Hemocytes from adult, female Aedes aegypti, intrathoracically inoculated with microfilariae (mf) of the nematode Dirofilaria immitis, were compared to saline-inoculated and uninoculated controls using sodium dodecyl sulfate-polyacrylamide gel electrophoresis (SDS-PAGE), 125I-labeling, and wheat germ agglutinin (WGA) binding techniques. Activation of wound healing and/or melanotic encapsulation responses by the inoculation of saline or mf into the host hemocoel induced alterations in the hemocyte activity of these mosquitoes.

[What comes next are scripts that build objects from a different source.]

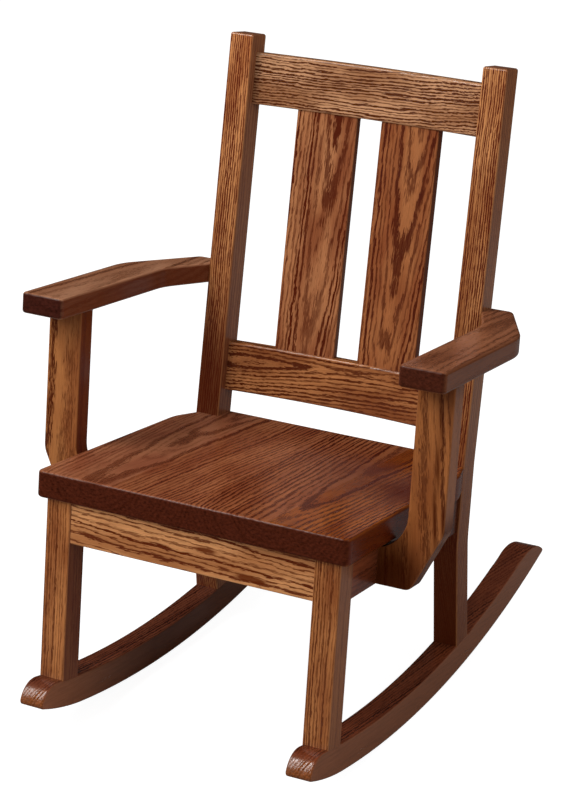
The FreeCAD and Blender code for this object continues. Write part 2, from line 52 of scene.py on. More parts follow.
def chair_point(x, y, z):
    return chair_turn @ (Vector((x, y, z)) * MM) + chair_shift


print("lean in degrees:", round(math.degrees(lean), 3))
print("chair origin in the world:", [round(v, 4) for v in chair_shift])

# %% [markdown]
# ## The camera
# The photograph was taken from the front right, a little above the arms, with a long lens. A camera can
# be set by eye, but a chair has many straight corners, and with them the angles, the distance and the
# lens can be fitted. The angles are counted in the chair's directions. The picture is 800 dots high,
# and that long side belongs to the 36 mm side of the film.

# %% Where the camera stands and how it is turned
AZIMUTH = math.radians(27.08)
ELEVATION = math.radians(15.402)
ROLL = math.radians(3.736)
CAMERA_DISTANCE = 2840.4
AIM = chair_point(17.09, 154.47, 106.62)

to_camera = chair_turn @ Vector((math.sin(AZIMUTH) * math.cos(ELEVATION),
                                 -math.cos(AZIMUTH) * math.cos(ELEVATION),
                                 math.sin(ELEVATION)))
chair_up = chair_turn @ Vector((0, 0, 1))
level_right = (-to_camera).cross(chair_up).normalized()
level_up = level_right.cross(-to_camera)
camera_right = level_right * math.cos(ROLL) + level_up * math.sin(ROLL)
camera_up = level_up * math.cos(ROLL) - level_right * math.sin(ROLL)
camera_turn = Matrix((camera_right, camera_up, to_camera)).transposed().to_4x4()
camera_place = AIM + to_camera * CAMERA_DISTANCE * MM
print("camera at:", [round(v, 3) for v in camera_place])

# %% The lens
FOCAL_DOTS = 2726.97
PICTURE_HEIGHT = 800
FILM = 36.0
CAMERA_REACH = 20

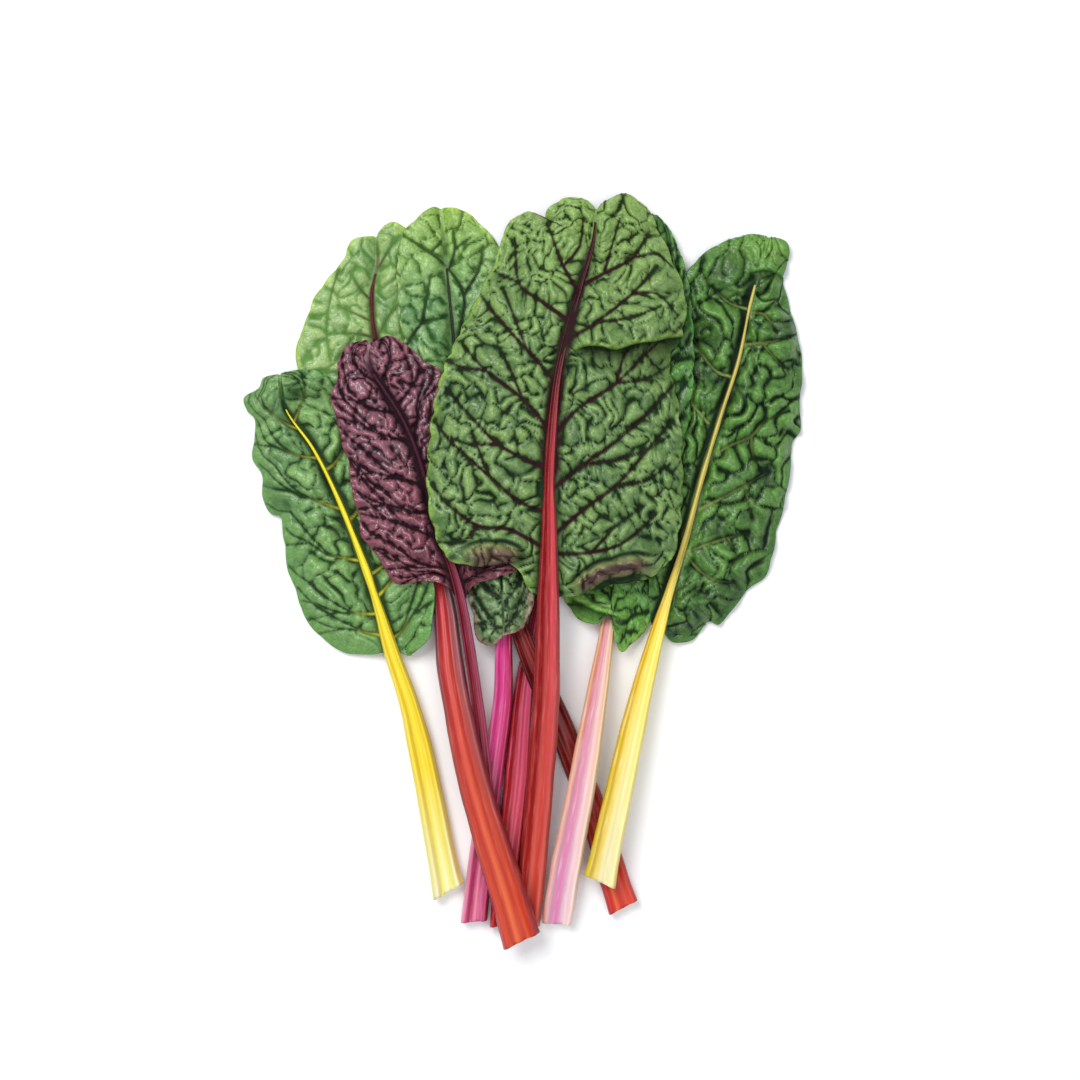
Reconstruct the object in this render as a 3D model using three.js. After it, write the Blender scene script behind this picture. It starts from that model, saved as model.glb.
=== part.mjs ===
// A loose bunch of nine rainbow chard leaves, lying on a flat surface.
// Each leaf is two sub-parts: a stalk, which runs on as the midrib, and a blade on both sides of it.
// Millimetres, +Z up. The leaf tips point along +Y and the cut ends along -Y.
// The origin is on the surface that the bunch lies on, below the middle of its outline.

import * as THREE from "three";
import { mergeVertices } from "three/addons/utils/BufferGeometryUtils.js";

// Driving dimensions
const BLADE_THICKNESS = 2; // a plain stand-in for the puckered sheet, 0.6 mm thick on a real leaf
const CLEARANCE = 0.35; // between a midrib and the blade beside it
const BLADE_LEVEL = 0.8; // the blade meets the midrib at this share of the midrib's depth
const STALK_STEPS = 2; // sections between two points of a spine
const BLADE_ROWS = 15; // steps from the neck of a leaf to its tip
const BLADE_COLUMNS = 4; // steps from the midrib to a margin
const WAVE_COUNT = 4.5; // waves along a margin
const WAVE_HEIGHT = 1.2; // height of those waves above and below the margin line

// Half of a stalk's section, from the middle of its underside round to the middle of its channel:
// [share of the half width, share of the depth]. It is flat below and hollow above.
const HALF_SECTION = [[0.5, 0], [0.92, 0.3], [1, 0.62], [0.74, 1], [0.3, 0.8]];

const STALK_FINISH = { roughness: 0.35, metalness: 0 };
const BLADE_FINISH = { roughness: 0.45, metalness: 0 };

// Each leaf lists:
//   spine: points on the underside of the stalk and midrib, from the cut end to the tip of the leaf,
//          as [x, y, z, width, depth]
//   neck:  the point of the spine where the blade starts
//   ribEnd: the last point of the spine that the midrib reaches
//   arch:  how far the left and the right side of the blade rise between the midrib and the margin
//   left, right: points on the blade's two margins, from the neck to the tip, as [x, y, z]
const LEAVES = [
  {
    name: "left_yellow",
    stalkColour: "#f2d522",
    bladeColour: "#2f5d32",
    spine: [
      [-37, -160, 0, 15, 8.5], [-41.5, -137, 0, 14, 8.5], [-46.5, -111, 0, 13, 8], [-51.5, -87, 1, 12, 7.5],
      [-57, -65, 2.5, 9.5, 7], [-65.5, -40, 4, 7.5, 6], [-72, -18, 5, 5.2, 5], [-80, 6, 5.5, 4.2, 4.6],
      [-92, 36, 6, 3, 4], [-104, 60, 6, 2.5, 3], [-118, 80, 4, 1.8, 1.8], [-122, 93, 2, 1, 1],
    ],
    neck: 5,
    ribEnd: 9,
    arch: [5, 0],
    left: [
      [-76, -42, 4], [-89, -42, 2], [-102.5, -32, 1], [-111.5, -15, 1], [-119, 12, 1], [-129, 37, 1],
      [-135, 62, 1], [-139, 82, 1], [-130, 95, 1],
    ],
    right: [
      [-56, -42, 7], [-46.5, -33, 9], [-44, -15, 11], [-45, 6, 11], [-50, 27, 9], [-58, 50, 8],
      [-69, 70, 8.5], [-84, 88, 8], [-102, 97, 6.5],
    ],
  },
  {
    name: "front_red",
    stalkColour: "#d2322c",
    bladeColour: "#7fae4a",
    spine: [
      [-0.5, -183, 10, 18.5, 9.5], [-8, -157, 13, 18, 9.2], [-15.5, -133, 15, 17.5, 9],
      [-21.5, -113, 15, 16, 8.5], [-26.5, -94, 14.6, 14.5, 8], [-32, -71, 12.5, 11.5, 7.5],
      [-36, -48, 9, 9, 6.8], [-38.5, -22, 4.5, 7.5, 6], [-42, 0, 1.5, 6, 5], [-48, 28, 0, 4.6, 4.2],
      [-56, 60, 0, 3.8, 3.8], [-66, 92, 0, 3.2, 3.4], [-74, 118, 0, 2.8, 3], [-75.5, 138, 0, 2.2, 2.4],
      [-72.5, 154, 0, 1.6, 1.6], [-68.5, 168, 0, 1, 1],
    ],
    neck: 8,
    ribEnd: 13,
    arch: [1, 0.5],
    left: [
      [-51, 3, 3], [-64, 20, 1], [-81, 40, 1], [-98, 65, 1], [-111, 90, 1], [-112, 111, 1],
      [-106, 135, 1], [-96, 151, 1], [-83, 164, 1],
    ],
    right: [
      [-37.5, 3, 3], [-35, 24, 1], [-37, 50, 1], [-41, 76, 1], [-45.5, 102, 1], [-49.5, 130, 1],
      [-54, 149, 1], [-59, 162, 1], [-64, 168, 1],
    ],
  },
  {
    name: "slanting_red",
    stalkColour: "#a81f22",
    bladeColour: "#5f9440",
    spine: [
      [50, -168, 0, 15, 8], [43.5, -148, 0, 14.5, 8], [36, -123, 0, 13.5, 7.5], [27, -99, 0, 13, 7.2],
      [16.5, -72, 3.2, 12, 7], [6.5, -50, 7.4, 11, 6.5], [-3, -26, 5.5, 9, 6], [-10, -6, 2.5, 7, 5.5],
      [-18, 22, 0.5, 5, 4.6], [-26.5, 60, 0.5, 4, 4], [-33, 100, 0.5, 3, 3.2], [-36.5, 134, 0.5, 2.5, 2.5],
      [-39, 160, 0.5, 1.8, 1.8], [-41, 181, 0.5, 1, 1],
    ],
    neck: 7,
    ribEnd: 11,
    arch: [2, 2],
    left: [
      [-19, -8, 6], [-29, 6, 5.5], [-38, 34, 6], [-48, 68, 6], [-56.5, 100, 6], [-61.5, 130, 6],
      [-62.5, 153, 6], [-58.5, 171, 5], [-50, 180.5, 1],
    ],
    right: [
      [-1.5, -6, 5], [10, 15, 2], [16, 50, 1], [14.5, 90, 1], [8.5, 124, 1], [-1.5, 150, 1],
      [-11.5, 162, 1], [-20, 173, 1], [-30, 180.5, 1],
    ],
  },
  {
    name: "pink",
    stalkColour: "#b32a52",
    bladeColour: "#2c5a33",
    spine: [
      [-10.5, -177, 0, 11.5, 8], [-8.5, -152, 0, 11, 8], [-5.5, -127, 0, 10.5, 7.5], [-2.5, -103, 0, 10, 7.2],
      [-0.8, -80, 0, 9.5, 7], [1, -56, 0, 8.5, 6.5], [5, -34, 0, 7.5, 5.8], [9, -14, 3, 6.2, 5],
      [20, 10, 7, 5, 4.5], [33, 42, 8.5, 4.4, 4.2], [44, 75, 8.5, 3.6, 3.6], [53, 105, 8, 3, 3],
      [60.5, 135, 6, 2.4, 2.4], [65, 158, 4, 1.6, 1.6], [66, 178, 2, 1, 1],
    ],
    neck: 7,
    ribEnd: 12,
    arch: [0, 0],
    left: [
      [2, -8, 8], [-1, 14, 9], [4, 50, 10.5], [13, 84, 12], [26, 119, 12], [40, 151, 9], [52, 171, 6],
    ],
    right: [
      [19, -12, 8.5], [33, -4, 10], [56, 12, 10.5], [72.5, 40, 11.5], [82, 75, 11.8], [84.5, 110, 11.8],
      [82.5, 139, 10], [78, 158, 7], [72, 171, 4],
    ],
  },
  {
    name: "white_pink",
    stalkColour: "#f0c4cd",
    bladeColour: "#2f5f34",
    spine: [
      [17, -176, 0, 15, 8.5], [21, -150, 4.4, 15, 8.2], [28.5, -110, 8.8, 14, 8], [34, -78, 8.2, 12, 7.4],
      [38.5, -51, 6, 9.5, 6.8], [42, -29, 3.5, 7, 6], [44, -10, 1.5, 5.4, 5], [46, 20, 0, 4.4, 4.4],
      [48.5, 52, 0, 3.6, 3.6], [51, 85, 0, 2.8, 2.8], [53.5, 112, 0, 1, 1],
    ],
    neck: 5,
    ribEnd: 9,
    arch: [0.5, 0],
    left: [[34, -27, 6], [23, -19, 6], [20.5, -6, 5], [22, 16, 3], [24.5, 44, 1], [31, 75, 1], [41, 100, 1]],
    right: [
      [48.5, -40, 6], [56, -35, 4], [65, -24, 2], [72, -4, 1], [76, 26, 1], [75.5, 60, 1], [71, 88, 1],
      [63, 105, 1],
    ],
  },
  {
    name: "right_yellow",
    stalkColour: "#ead93a",
    bladeColour: "#2e6436",
    spine: [
      [38, -154, 8.8, 15.5, 8.5], [42, -135, 8.8, 14.5, 8.5], [46.5, -115, 8.4, 14, 8], [51.5, -92, 7.5, 13, 8],
      [56.5, -70, 6.8, 11.5, 7.5], [61.5, -50, 6.2, 9.5, 7], [67, -30, 5.8, 7.2, 6], [73, -10, 5.6, 5.6, 5],
      [81, 16, 6, 4.6, 4.5], [89, 46, 7, 3.8, 4], [98, 76, 8, 3.2, 3.5], [107, 104, 8, 2.8, 3],
      [112.5, 130, 7, 2.2, 2.2], [117.5, 149, 5, 1.6, 1.6], [122.5, 166.5, 3, 1, 1],
    ],
    neck: 6,
    ribEnd: 12,
    arch: [0, 6],
    left: [
      [63, -19, 8], [62.5, 6, 6], [65.5, 36, 5], [69, 66, 5], [71.5, 95, 5], [74.5, 125, 5], [81, 147, 4.5],
      [91, 157, 4], [107, 164.5, 3],
    ],
    right: [
      [75, -36, 4], [86, -34, 2], [96, -26, 1], [108.5, -14, 1], [121, -1, 1], [130, 27, 1], [135.5, 58, 1],
      [139.5, 90, 1], [136.5, 114, 1], [131, 141, 1], [132, 161, 2],
    ],
  },
  {
    name: "magenta",
    stalkColour: "#c43a86",
    bladeColour: "#3a7038",
    spine: [
      [-24.4, -175, 0, 13, 8], [-21.6, -150, 0, 12.4, 8], [-17.6, -120, 0, 11.6, 7.6], [-13.6, -92, 0, 10.4, 7.4],
      [-10, -65, 3, 9.6, 7], [-9.5, -42, 8.5, 8.6, 6.4], [-9.5, -22, 11.8, 7, 5.6], [-11, 0, 10.5, 5.6, 5],
      [-13.5, 24, 9, 4.8, 4.4], [-16.5, 52, 8.5, 3.8, 3.8], [-19.5, 82, 8.5, 2.8, 2.8], [-21.5, 110, 8, 1, 1],
    ],
    neck: 6,
    ribEnd: 10,
    arch: [0, 0],
    left: [
      [-15.5, -36, 11], [-22, -35, 10], [-25, -22, 11], [-28, -5, 11], [-31, 16, 11], [-33.5, 42, 10.5],
      [-34, 68, 10], [-32, 90, 9.5], [-27, 104, 9],
    ],
    right: [
      [-2.5, -34, 15.5], [3, -30, 15.5], [6, -16, 15], [5.5, 6, 14.5], [5, 30, 14], [3, 56, 13.5], [-3, 84, 12],
      [-11, 102, 10],
    ],
  },
  {
    name: "purple",
    stalkColour: "#7d1436",
    bladeColour: "#54233a",
    spine: [
      [-16.5, -140, 8.6, 7, 5], [-17.5, -117, 8.8, 6.8, 5], [-19.5, -92, 9, 6.5, 5], [-22.5, -66, 9, 6, 4.8],
      [-26.5, -38, 11, 5.6, 4.6], [-30.5, -15, 14, 5, 4.4], [-35, 2, 15, 4.4, 4.2], [-41, 17, 14.5, 4, 4],
      [-46, 36, 13.5, 3.6, 3.6], [-51.5, 56, 13.5, 3.2, 3.4], [-59.5, 75, 12.5, 2.8, 3], [-69, 90, 11.5, 2.2, 2.4],
      [-77, 103, 9.5, 1.6, 1.6], [-76, 114, 9, 1, 1],
    ],
    neck: 5,
    ribEnd: 11,
    arch: [3.5, 0],
    left: [
      [-37, -8, 18], [-48, -5, 17], [-60, -6.5, 15], [-69, 0, 14], [-78, 15, 14], [-82.5, 36, 13.5],
      [-88, 58, 12.5], [-95, 85, 11.5], [-90, 104, 11],
    ],
    right: [
      [-22, -9, 19.5], [-10, -6, 20], [-2, 0, 19.5], [-12, 9, 18.5], [-28, 14, 16.5], [-36, 34, 14.5], [-39, 58, 13.5],
      [-39, 88, 13], [-43, 101, 13], [-56, 112, 12],
    ],
  },
  {
    name: "central",
    stalkColour: "#b3202a",
    bladeColour: "#3f7a3c",
    spine: [
      [2.2, -178, 0, 12.4, 8.8], [5.8, -138, 3, 13.4, 8.8], [9, -100, 9.5, 13.4, 8.6], [11.5, -65, 14.4, 13, 8],
      [12.2, -38, 15.6, 12, 7.6], [12.6, -13, 17.5, 10.4, 7], [13, 15, 21, 8.8, 6.2], [13.2, 50, 24, 6.8, 5.2],
      [16.5, 90, 25, 5, 4.6], [22, 117, 23.5, 4, 3.8], [28.5, 140, 20.5, 3, 3], [34.5, 161, 16, 2.2, 2.2],
      [37, 183, 11, 1, 1],
    ],
    neck: 5,
    ribEnd: 11,
    arch: [9.5, 10],
    left: [
      [1, -13, 22], [-14, -8, 22.5], [-28, -1, 22.5], [-41, 9, 22.5], [-47, 34, 21], [-46, 66, 18], [-39.5, 98, 17.5],
      [-26.5, 127, 14], [-13, 158, 9], [2, 178, 8], [21, 185, 9],
    ],
    right: [
      [27, -16, 22], [44, -14, 22], [61, -9, 20], [73.5, 5, 17], [78.5, 32, 16], [76, 62, 16], [80, 88, 16],
      [80.5, 112, 16], [78.5, 136, 15], [71, 161, 13], [54, 185, 8],
    ],
  },
];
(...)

Protein assays of whole hemocyte lysates revealed that hemocytes from saline- and mf-inoculated mosquitoes had higher protein concentrations than uninoculated controls. Many polypeptides were seen within all three hemocytes preparations when stained with silver nitrate, but there was an overall increase in protein synthesis in hemocytes from inoculated mosquitoes. In addition, a 200-kDa polypeptide was uniquely expressed in hemocytes from inoculated mosquitoes. There were several prominent surface proteins labeled with 125I, and several of these increased dramatically in intensity during wound healing and/or a melanotic encapsulation response. Similar results were seen in two-dimensional separations. A set of basic polypeptides comigrated with an acidic polypeptide resulting in a surface protein of approximately 80-90 kDa that increased in inoculated mosquitoes. Hemocytes from inoculated mosquitoes exhibited a group of three acidic polypeptides, whereas hemocytes from uninoculated mosquitoes exhibited only one of these protein fragments. Three surface polypeptides bound 125I-labeled WGA, and binding of WGA to hemocyte surface polypeptides was successfully inhibited by the incubation of cells with the lectin and its competing sugar.[1]